## Object data in JSON:

::::

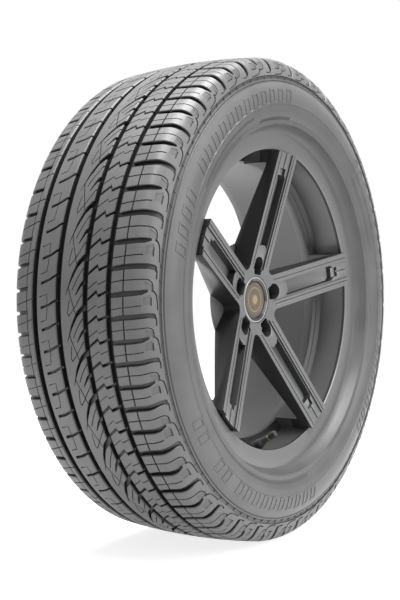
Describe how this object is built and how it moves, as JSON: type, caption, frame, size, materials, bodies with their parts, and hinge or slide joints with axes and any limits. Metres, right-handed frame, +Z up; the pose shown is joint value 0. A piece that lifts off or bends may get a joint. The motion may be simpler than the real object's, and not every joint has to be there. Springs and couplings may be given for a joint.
{
  "type": "car tyre on alloy wheel",
  "caption": "Low-profile road tyre with an asymmetric block tread, mounted on a spoked alloy wheel with a centre cap and a snap-in valve.",
  "frame": {"origin": "centre of the hub bore on the face that meets the hub", "axes": "+Y along the axle, from the outboard face towards the car; +Z up; +X across, level with the ground. The tyre stands on its small flat at the lowest Z"},
  "size_m": [0.7376, 0.2534, 0.7358],
  "materials": {
    "tyre": "matt black tread rubber with a light dusty bloom on the shoulder",
    "wheel_paint": "dark silver metallic paint under clear coat on cast aluminium",
    "cap_plastic": "dark gloss plastic with a bright rim",
    "badge_metal": "dull brown-gold disc with plain rings",
    "spring_wire": "bare spring wire",
    "valve_rubber": "smooth black rubber",
    "valve_brass": "machined brass",
    "valve_cap_plastic": "black ribbed plastic"
  },
  "bodies": {
    "root": {"tyre": "tyre", "alloy_wheel": "wheel_paint", "centre_cap": "cap_plastic", "cap_badge": "badge_metal", "cap_spring_ring": "spring_wire", "valve_body": "valve_rubber", "valve_tube": "valve_brass", "valve_core": "valve_brass", "valve_cap": "valve_cap_plastic"}
  },
  "joints": []
}
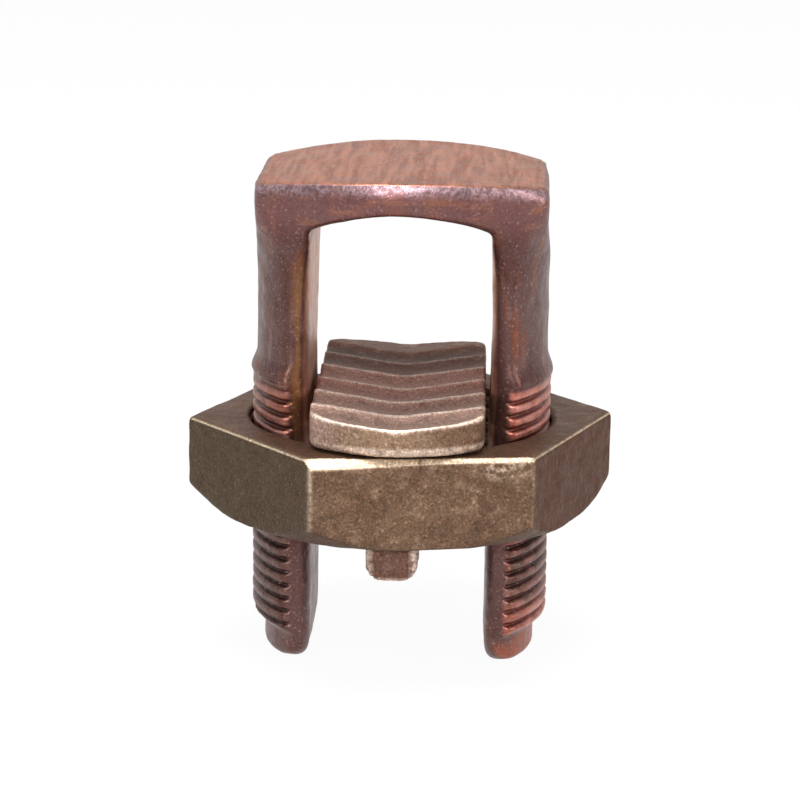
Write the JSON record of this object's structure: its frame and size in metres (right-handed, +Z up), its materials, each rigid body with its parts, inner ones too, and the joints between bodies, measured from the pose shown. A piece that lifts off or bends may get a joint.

::::

## What is asked:
Print all of the data exactly as it was given.

## Written answer:
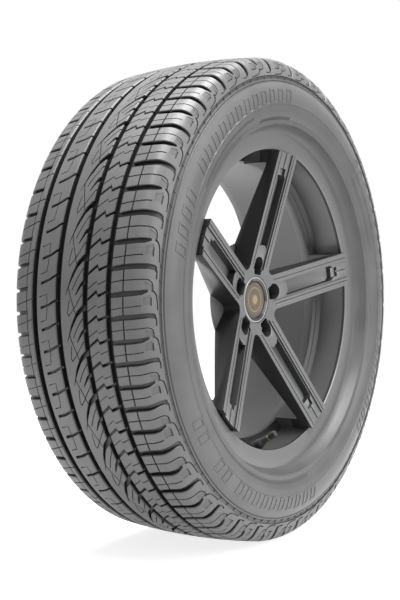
Describe how this object is built and how it moves, as JSON: type, caption, frame, size, materials, bodies with their parts, and hinge or slide joints with axes and any limits. Metres, right-handed frame, +Z up; the pose shown is joint value 0. A piece that lifts off or bends may get a joint. The motion may be simpler than the real object's, and not every joint has to be there. Springs and couplings may be given for a joint.
{
  "type": "car tyre on alloy wheel",
  "caption": "Low-profile road tyre with an asymmetric block tread, mounted on a spoked alloy wheel with a centre cap and a snap-in valve.",
  "frame": {"origin": "centre of the hub bore on the face that meets the hub", "axes": "+Y along the axle, from the outboard face towards the car; +Z up; +X across, level with the ground. The tyre stands on its small flat at the lowest Z"},
  "size_m": [0.7376, 0.2534, 0.7358],
  "materials": {
    "tyre": "matt black tread rubber with a light dusty bloom on the shoulder",
    "wheel_paint": "dark silver metallic paint under clear coat on cast aluminium",
    "cap_plastic": "dark gloss plastic with a bright rim",
    "badge_metal": "dull brown-gold disc with plain rings",
    "spring_wire": "bare spring wire",
    "valve_rubber": "smooth black rubber",
    "valve_brass": "machined brass",
    "valve_cap_plastic": "black ribbed plastic"
  },
  "bodies": {
    "root": {"tyre": "tyre", "alloy_wheel": "wheel_paint", "centre_cap": "cap_plastic", "cap_badge": "badge_metal", "cap_spring_ring": "spring_wire", "valve_body": "valve_rubber", "valve_tube": "valve_brass", "valve_core": "valve_brass", "valve_cap": "valve_cap_plastic"}
  },
  "joints": []
}
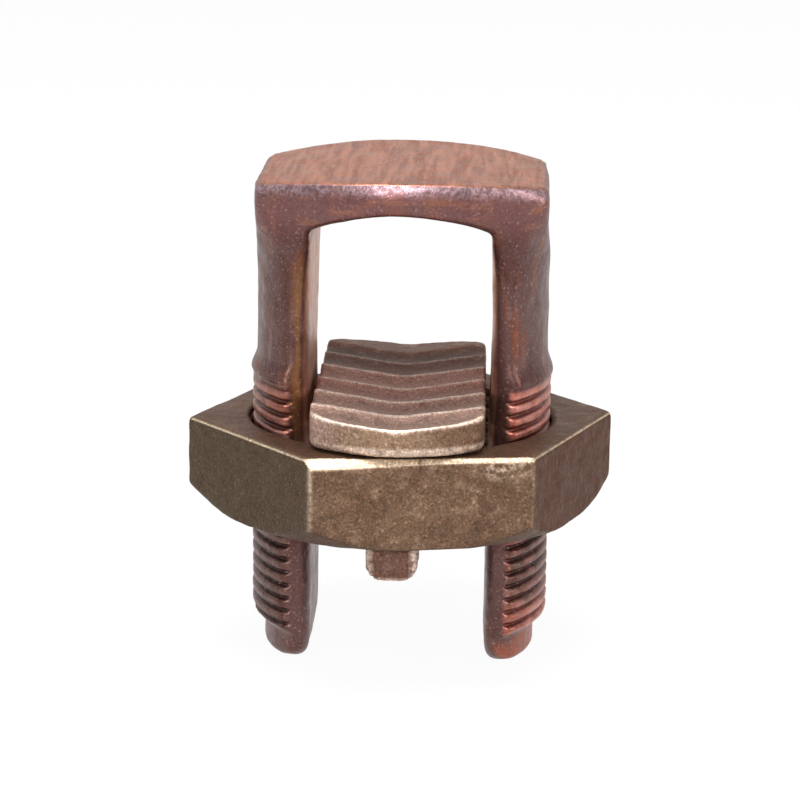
Write the JSON record of this object's structure: its frame and size in metres (right-handed, +Z up), its materials, each rigid body with its parts, inner ones too, and the joints between bodies, measured from the pose shown. A piece that lifts off or bends may get a joint.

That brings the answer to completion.